The conversations in Washington between Jean Letourneau, French Minister for the Associated States and High Commissioner in Indochina, and United States officials concluded on June 18. From 11:15 a.m. to 12:15 p.m., Letourneau, Under Secretary of State Bruce, and Assistant Secretary Allison met with Tran Van Kha, Vietnamese Ambassador designate to the United States, and Nong Kimny, Cambodian Ambassador-designate, to brief them on the United States-French conversations of June 16–17. The verbatim record of this meeting is in file 751G.00/6–2352.

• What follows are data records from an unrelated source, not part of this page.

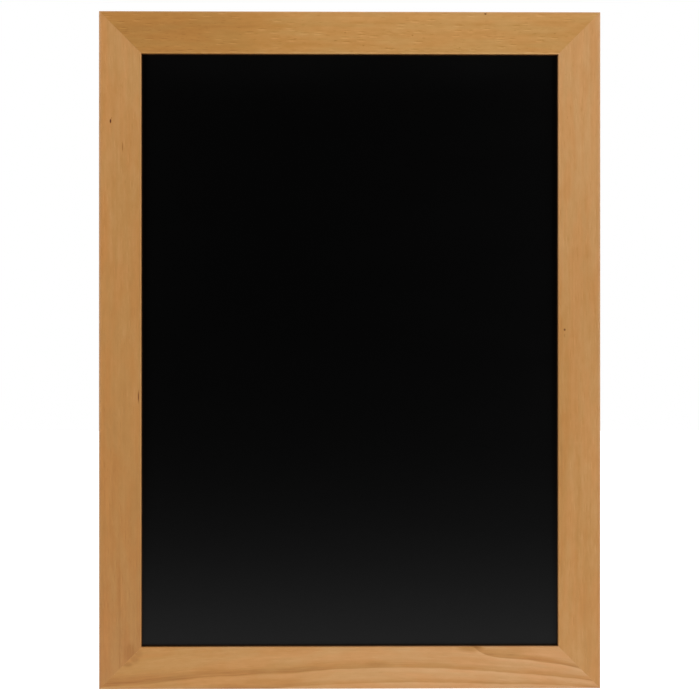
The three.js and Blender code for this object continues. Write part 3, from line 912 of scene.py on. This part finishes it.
# Profile points joined by edges, with the axis along Z
def turnedShape(work, profile, sides):
    corners = [work.verts.new((radius, 0, height)) for radius, height in profile]
    lines = [work.edges.new(pair) for pair in zip(corners, corners[1:])]
    bmesh.ops.spin(work, geom=corners + lines, cent=(0, 0, 0), axis=(0, 0, 1), angle=2 * math.pi, steps=sides,
                   use_merge=True, use_duplicate=False)
    bmesh.ops.remove_doubles(work, verts=work.verts, dist=joined["turned"])


def arc(centre, radius, startAngle, endAngle, steps):
    angles = [startAngle + (endAngle - startAngle) * i / steps for i in range(steps + 1)]
    return [(centre[0] + radius * math.cos(a), centre[1] + radius * math.sin(a)) for a in angles]


def cut(piece, cutter):
    boolean = piece.modifiers.new("Recess", "BOOLEAN")
    boolean.operation, boolean.solver, boolean.object = "DIFFERENCE", "EXACT", cutter
    shaped = piece.evaluated_get(bpy.context.evaluated_depsgraph_get())
    mesh = bpy.data.meshes.new_from_object(shaped)
    work = bmesh.new()
    work.from_mesh(mesh)
    for left in (piece, cutter):
        bpy.data.objects.remove(left)
    bpy.data.meshes.remove(mesh)
    return work


def looseObject(name, work):
    mesh = bpy.data.meshes.new(name)
    work.to_mesh(mesh)
    work.free()
    loose = bpy.data.objects.new(name, mesh)
    bpy.context.scene.collection.objects.link(loose)
    return loose


def crossCutter():
    work = bmesh.new()
    spare = 0.3 * mm  # above the head
    near, far = screw["recessWidth"] / 2, screw["recessSpan"] / 2
    quarter = [(far, -near), (far, near), (near, near)]
    plan = [(x * math.cos(a) - y * math.sin(a), x * math.sin(a) + y * math.cos(a))
            for a in (0, math.pi / 2, math.pi, 1.5 * math.pi) for x, y in quarter]
    top = screw["headHeight"] + spare
    face = work.faces.new([work.verts.new((x, y, top)) for x, y in plan])
    lower = bmesh.ops.extrude_face_region(work, geom=[face])["geom"]
    lowerVerts = [v for v in lower if isinstance(v, bmesh.types.BMVert)]
    bmesh.ops.translate(work, verts=lowerVerts, vec=(0, 0, -screw["recessDepth"] - spare))
    bmesh.ops.scale(work, verts=lowerVerts, vec=(screw["recessTaper"], screw["recessTaper"], 1))
    bmesh.ops.recalc_face_normals(work, faces=work.faces)
    return looseObject("crossCutter", work)


def panHeadScrew(name, node, recessTurn):
    work = bmesh.new()
    head, height, rounding = screw["headRadius"], screw["headHeight"], screw["headRounding"]
    root, tip = screw["rootRadius"], screw["tipLength"] - screw["length"]
    thread, rim = screw["threadRadius"], screw["rimEasing"]
    profile = [(0, -screw["length"]), (root, tip), (root, -screw["collar"][0]), (thread, -screw["collar"][1]),
               (thread, 0), (head - rim, 0), (head, rim)]
    profile += arc((head - rounding, height - rounding), rounding, 0, math.pi / 2, screw["roundingSteps"])
    profile.append((0, height))
    turnedShape(work, profile, screw["sides"])
    bmesh.ops.recalc_face_normals(work, faces=work.faces)
    work = cut(looseObject("screwBlank", work), crossCutter())

    # The thread: a small triangle wound round the root, closed at both ends
    turns = screw["threadTurns"]
    steps = turns * screw["threadSteps"]
    inner, half = root - screw["threadSink"], screw["threadHalf"]
    ridge = [(inner, half), (thread, 0.0), (inner, -half)]
    startHeight = tip + screw["threadStart"]
    triangle = [work.verts.new((radius, 0, startHeight + lift * screw["pitch"])) for radius, lift in ridge]
    firstFace = work.faces.new(triangle)
    bmesh.ops.spin(work, geom=[firstFace], cent=(0, 0, 0), axis=(0, 0, 1), angle=2 * math.pi * turns, steps=steps,
                   dvec=(0, 0, screw["pitch"] * turns / steps))
    low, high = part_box(node)
    underHead = Vector(((low.x + high.x) / 2, high.y - height, (low.z + high.z) / 2))
    place = Matrix.Translation(underHead) @ Matrix.Rotation(-math.pi / 2, 4, "X") @ Matrix.Rotation(recessTurn, 4, "Z")
    bmesh.ops.transform(work, matrix=place, verts=work.verts)
    addPiece(name, work, zincPlating, "frame", node, 40)


# Rubber feet with a moulded rim and a dimple in the middle
foot = {
    "radius": 6 * mm,
    "height": 4 * mm,
    "baseEasing": 0.2 * mm,
    "rimHeight": 0.7 * mm,
    "rimStep": 0.12 * mm,
    "rimSlope": 0.15 * mm,
    "rounding": 1.5 * mm,
    "roundingSteps": 8,
    "dimpleRadius": 1.6 * mm,
    "dimpleDepth": 0.35 * mm,
    "dimpleEdge": (0.25 * mm, 0.08 * mm),  # how wide and how deep its soft edge is
    "dimpleFloor": 0.6,  # of its radius
    "sides": 56,
}


def rubberFoot(name, node):
    work = bmesh.new()
    radius, height, rounding = foot["radius"], foot["height"], foot["rounding"]
    base, rim, step = foot["baseEasing"], foot["rimHeight"], foot["rimStep"]
    dimple, floorHeight = foot["dimpleRadius"], height - foot["dimpleDepth"]
    edgeWidth, edgeDepth = foot["dimpleEdge"]
    profile = [(0, 0), (radius - base, 0), (radius, base), (radius, rim), (radius - step, rim + foot["rimSlope"])]
    profile += arc((radius - rounding - step, height - rounding), rounding, 0, math.pi / 2, foot["roundingSteps"])
    profile += [(dimple + edgeWidth, height), (dimple, height - edgeDepth),
                (dimple * foot["dimpleFloor"], floorHeight), (0, floorHeight)]
    turnedShape(work, profile, foot["sides"])
    low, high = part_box(node)
    seat = Vector(((low.x + high.x) / 2, low.y, (low.z + high.z) / 2))
    place = Matrix.Translation(seat) @ Matrix.Rotation(-math.pi / 2, 4, "X")
    bmesh.ops.transform(work, matrix=place, verts=work.verts)
    addPiece(name, work, blackRubber, "frame", node, 40)


# Each screw stopped at its own angle, in radians
recessTurns = {"left_upper": 0.3, "left_lower": 1.1, "right_upper": -0.5, "right_lower": 0.15}
for side in ("left", "right"):
    wireRing("ring_wire_" + side, "d_ring_" + side, side + "_ring")
    rubberFoot("rubber_foot_" + side, "bumper_" + side)
    for level in ("upper", "lower"):
        spot = side + "_" + level
        panHeadScrew("pan_screw_" + spot, "hanger_screw_" + spot, recessTurns[spot])
print("rings, screws and feet made")


# Stage: a pale floor below the board, and a dark card in front of it that only reflections see
stage = {
    "floorDrop": 0.32,  # below the board's bottom edge
    "floorColour": grey(0.86),
    "floorRoughness": 0.9,
    "floorSpecular": 0.1,
    "floorHalf": 14,
    "floorGlow": (1.0, 3.2, 0.12, 1.0),  # distances from the board between which it turns white, and glow at each
    "cardDistance": 0.8,
    "cardHalfWidth": 3.0,
    "cardBottom": -0.38,  # from the board's centre
    "cardTop": 1.4,
    "cardColour": grey(0.004),
    "ambient": 0.4,
}


def stageSheet(name, corners, material):
    work = bmesh.new()
    work.faces.new([work.verts.new(corner) for corner in corners])
    sheet = looseObject(name, work)
    sheet.data.materials.append(material)
    return sheet


floorMaterial, tree, shader, place = newMaterial("pale floor", {
    "Base Color": stage["floorColour"],
    "Roughness": stage["floorRoughness"],
    "Specular IOR Level": stage["floorSpecular"],
    "Emission Color": grey(1),
})
away = addNode(tree, "ShaderNodeVectorMath", {0: place}, operation="LENGTH").outputs[1]
path = addNode(tree, "ShaderNodeLightPath", {}).outputs
seen = largest(tree, [path["Is Camera Ray"], path["Is Transmission Ray"]])
seen = times(tree, seen, ease(tree, away, *stage["floorGlow"]))
wire(tree, shader, {"Emission Strength": largest(tree, [seen, path["Is Glossy Ray"]])})
half, floorLevel = stage["floorHalf"], bottomEdge - stage["floorDrop"]
floorPlan = ((-half, -half), (half, -half), (half, half), (-half, half))
stageSheet("floor", [(x, y, floorLevel) for x, y in floorPlan], floorMaterial)

cardMaterial = newMaterial("dark card", {"Base Color": stage["cardColour"], "Roughness": 1.0})[0]
cardY, wide = frontFace - stage["cardDistance"], stage["cardHalfWidth"]
low, high = boardCentre.z + stage["cardBottom"], boardCentre.z + stage["cardTop"]
cardPlan = ((-wide, low), (wide, low), (wide, high), (-wide, high))
card = stageSheet("dark_card", [(x, cardY, z) for x, z in cardPlan], cardMaterial)
card.visible_camera = card.visible_diffuse = card.visible_transmission = card.visible_shadow = False

# The world is white to the eye and in reflections, and a plain grey as a light
world = bpy.data.worlds.new("white studio")
bpy.context.scene.world = world
world.use_nodes = True
tree = world.node_tree
path = addNode(tree, "ShaderNodeLightPath", {}).outputs
bright = largest(tree, [path["Is Camera Ray"], path["Is Glossy Ray"], path["Is Transmission Ray"]])
background = tree.nodes["Background"]
background.inputs["Color"].default_value = grey(1)
tree.links.new(ease(tree, bright, 0, 1, stage["ambient"], 1.0), background.inputs["Strength"])

# Places are in metres from the board's centre, and powers in watts
lamps = {
    "left": {"place": (-1.9, -1.9, 0.5), "size": 1.3, "power": 18},
    "right": {"place": (1.9, -1.9, 0.3), "size": 1.3, "power": 22},
    "above": {"place": (0.3, -0.5, 2.3), "size": 1.8, "power": 10},
    "back": {"place": (-0.9, 2.2, 1.2), "size": 2.8, "power": 34},
    "back_right": {"place": (1.6, 1.7, 0.2), "size": 2.0, "power": 15},
}
for name, lamp in lamps.items():
    light = bpy.data.lights.new("lamp_" + name, "AREA")
    light.energy, light.size = lamp["power"], lamp["size"]
    lightObject = bpy.data.objects.new("lamp_" + name, light)
    bpy.context.scene.collection.objects.link(lightObject)
    lightObject.location = boardCentre + Vector(lamp["place"])
    lightObject.rotation_euler = (-Vector(lamp["place"])).to_track_quat("-Z", "Y").to_euler()

# Camera in front of the board, a touch to its left and above it as in the photograph
photo = {
    "side": 700,  # pixels
    "boardMiddle": (350.12, 350.28),  # pixels from the left and from the top
    "pixel": 1.0 * mm,  # on the frame's front
    "distance": 2.0,
    "degreesLeft": 0.83,
    "degreesAbove": 0.04,
    "sensor": 36,
    "farthest": 100,
}
camera = bpy.data.cameras.new("camera")
camera.sensor_width = photo["sensor"]
camera.lens = photo["sensor"] * photo["distance"] / (photo["side"] * photo["pixel"])
camera.clip_end = photo["farthest"]
cameraObject = bpy.data.objects.new("camera", camera)
bpy.context.scene.collection.objects.link(cameraObject)
right = (photo["side"] / 2 - photo["boardMiddle"][0]) * photo["pixel"]
above = (photo["boardMiddle"][1] - photo["side"] / 2) * photo["pixel"]
swing = (Matrix.Rotation(-math.radians(photo["degreesLeft"]), 4, "Z")
         @ Matrix.Rotation(-math.radians(photo["degreesAbove"]), 4, "X"))
cameraObject.location = boardCentre + swing @ Vector((right, -photo["distance"], above))
cameraObject.rotation_euler = (swing @ Matrix.Rotation(math.pi / 2, 4, "X")).to_euler()
bpy.context.scene.camera = cameraObject
bpy.context.scene.view_settings.view_transform = "Standard"
print("stage, lamps and camera set")
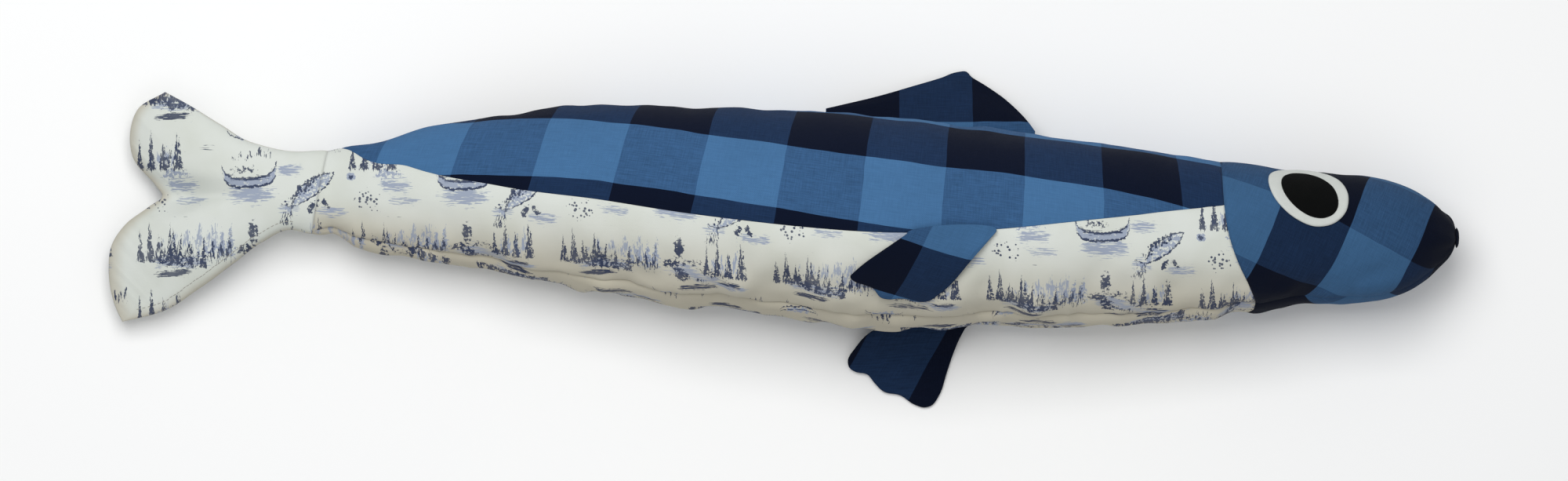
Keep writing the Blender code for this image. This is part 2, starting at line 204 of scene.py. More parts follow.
def grid_faces(columns, rows):
    """The corner numbers of a grid's quads, with points numbered row by row."""
    corner = np.arange((columns + 1) * (rows + 1)).reshape(columns + 1, rows + 1)
    return np.stack([corner[:-1, :-1], corner[1:, :-1], corner[1:, 1:], corner[:-1, 1:]],
                    axis=-1).reshape(-1, 4)


def shape(name, points, faces):
    """A smooth piece at the origin, from its points and the corner numbers of its faces."""
    mesh = bpy.data.meshes.new(name)
    mesh.from_pydata(points.reshape(-1, 3).tolist(), [], faces.tolist())
    mesh.shade_smooth()
    piece = bpy.data.objects.new(name, mesh)
    bpy.context.scene.collection.objects.link(piece)
    return piece


def sew(name, points, chart, flip=False, wall=COTTON, wear_and_painted_shade=None):
    """One piece of cloth from a grid of points and its cloth coordinates: quads between
    the points, smooth shading, a UV map, and a wall of the cloth's thickness inwards. A
    share of painted shade at each point makes a second map."""
    faces = grid_faces(points[0].shape[0] - 1, points[0].shape[1] - 1)
    if flip:
        faces = faces[:, ::-1]
    piece = shape(name, np.stack(points, axis=-1), faces)
    mesh = piece.data
    charts = {"Cloth": chart} if wear_and_painted_shade is None else {"Cloth": chart, "PaintedShade": (wear_and_painted_shade, wear_and_painted_shade)}
    for map_name, places in charts.items():
        layer = mesh.uv_layers.new(name=map_name)
        corners = np.stack(places, axis=-1).reshape(-1, 2)[faces.ravel()]
        layer.data.foreach_set("uv", corners.ravel())
    joined = bmesh.new()
    joined.from_mesh(mesh)
    bmesh.ops.remove_doubles(joined, verts=joined.verts, dist=0.000002)
    joined.to_mesh(mesh)
    joined.free()
    if wall:
        thick = piece.modifiers.new("cloth", "SOLIDIFY")
        thick.thickness, thick.offset = wall, -1.0
    return piece


def unit_grid(columns, rows):
    """Two arrays that run from 0 to 1 along a grid's columns and rows."""
    return np.meshgrid(np.linspace(0, 1, columns + 1), np.linspace(0, 1, rows + 1),
                       indexing="ij")


def crowded(v):
    """The same share with its steps closer together at both ends, near the seams."""
    return v - 0.09 * np.sin(2 * pi * v)


def trunk_grid(u, v, start_turn, end_turn, flank):
    """The x and turn of a panel between two seams, from the tail seam to the head seam."""
    x = TAIL_SEAM_X + u * (HEAD_SEAM_X - TAIL_SEAM_X)
    for _ in range(4):
        turn = start_turn(x) + v * (end_turn(x) - start_turn(x))
        start = tail_seam(flank * turn - ROLL)
        x = start + u * (head_seam(turn) - start)
    return x, turn


# How the check lies on the back: a light row starts this far above the flank's top line.
CHECK_WIDE, CHECK_HIGH = 0.0522, 0.0460
FIRST_COLUMN_X = -0.2067
ROW_START = np.array([(-0.31, 0.0120), (-0.16, 0.0122), (-0.05, 0.0070), (0.06, -0.0015),
                      (0.16, -0.0080), (0.27, -0.0265), (0.33, -0.0420)])


def back_chart(x, turn):
    """Check units on the back: the columns lean towards the head near the tail and stand
    straight near the head; the rows follow the line where a light row starts."""
    up = round_from_top(x, turn)
    row = up - smooth(ROW_START, 1, x)
    lean = 0.15 - 0.75 * x
    return (x - FIRST_COLUMN_X - lean * (row - CHECK_HIGH)) / CHECK_WIDE, row / CHECK_HIGH + 1


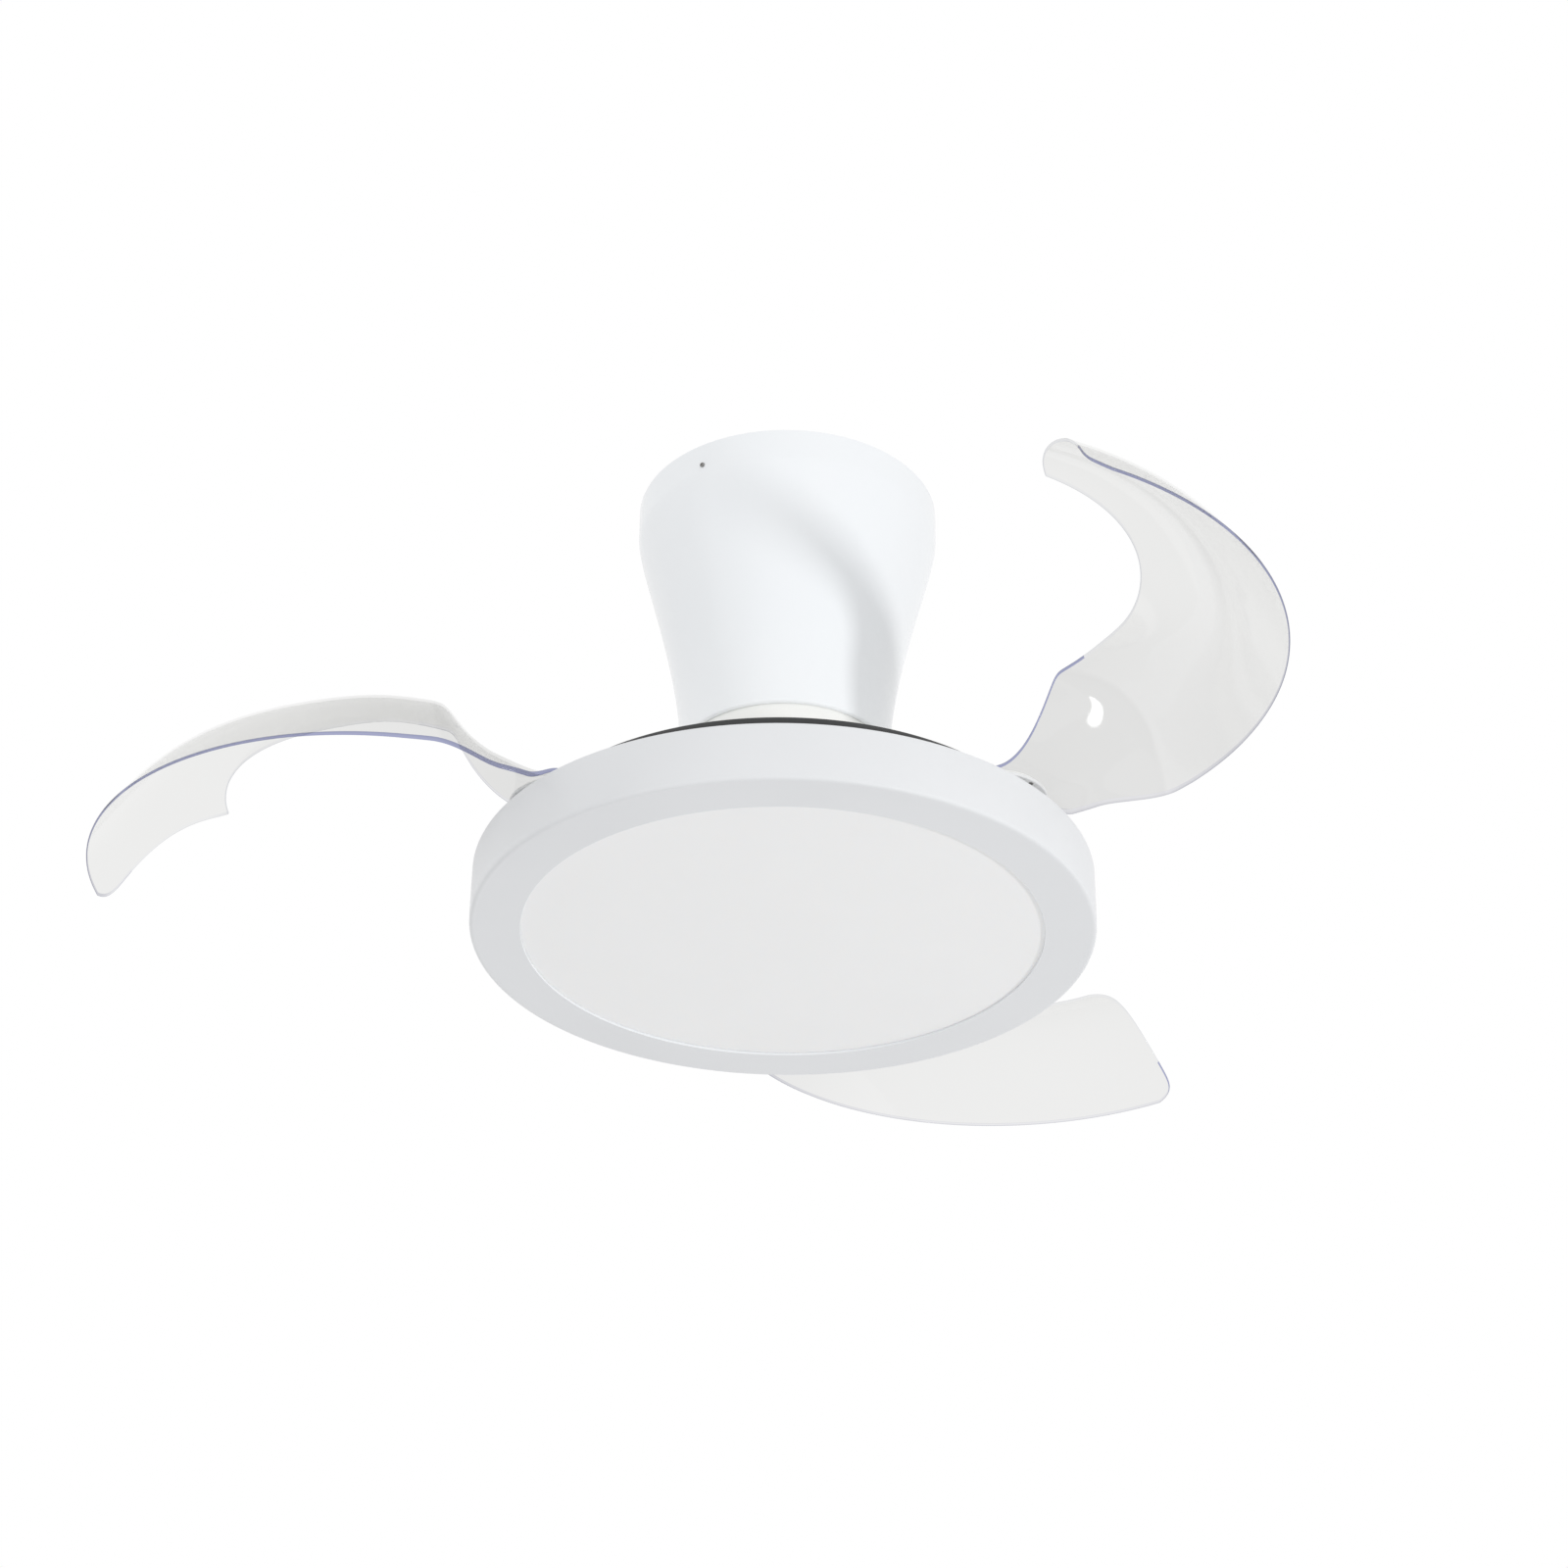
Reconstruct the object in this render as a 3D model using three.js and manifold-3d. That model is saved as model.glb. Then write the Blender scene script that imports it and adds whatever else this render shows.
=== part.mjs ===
// A ceiling fan with a lamp and three clear blades that fold away over the lamp when it stops.
// Millimetres, +Z up. The origin is the middle of the face that lies on the ceiling, and the fan hangs below it.
import * as THREE from "three";
import { mergeVertices } from "three/addons/utils/BufferGeometryUtils.js";
import Module from "manifold-3d";

const wasm = await Module();
wasm.setup();

// ---------------------------------------------------------------- driving dimensions
const overallHeight = 383;      // ceiling to the underside of the lamp
const bladeCount = 3;
const pivotAzimuth = -33.2;     // degrees, where the first blade's pivot stands

// clearances
const seatGap = 0.3;            // between pieces that are bolted or pressed together
const runningGap = 0.3;         // between a turning piece and its bearing
const pinFit = 0.3;             // around a pin or screw in its hole

// lamp
const panRadius = 233;
const panDepth = 45;
const panWall = 1.2;
const panFillet = 3;
const lampOpeningRadius = 195;
const lampLip = 2;              // thickness of the ring that the diffuser lies on
const diffuserOverlap = 5;
const diffuserThickness = 2.4;
const lidThickness = 1.2;
const lampPostCount = 3;
const lampPostRadius = 4;
const lampPostCircle = 122;
const ledBoardOuter = 178;
const ledBoardInner = 62;
const ledBoardThickness = 1.6;
const ledBoardDrop = 20;        // from the lid down to the board
const ledRings = [95, 150];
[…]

The communiqué of the talks, which was issued on June 18, stressed that the United States and France considered the conflict in Indochina to be part of worldwide resistance to Communist aggression. The United States was described as intending to increase its assistance to the French Union effort. The conversations were characterized as having “reaffirmed the common determination of the participants to prosecute the defense of Indochina and their confidence in a free, peaceful and prosperous future for Cambodia, Laos, and Viet-Nam.” For the full text, see American Foreign Policy, 1950–1955: Basic Documents (Department of State Publication 6446) (Washington, Government Printing Office, 1957), volume II, pages 2367–2368, or Department of State Bulletin, June 30, 1952, page 1010.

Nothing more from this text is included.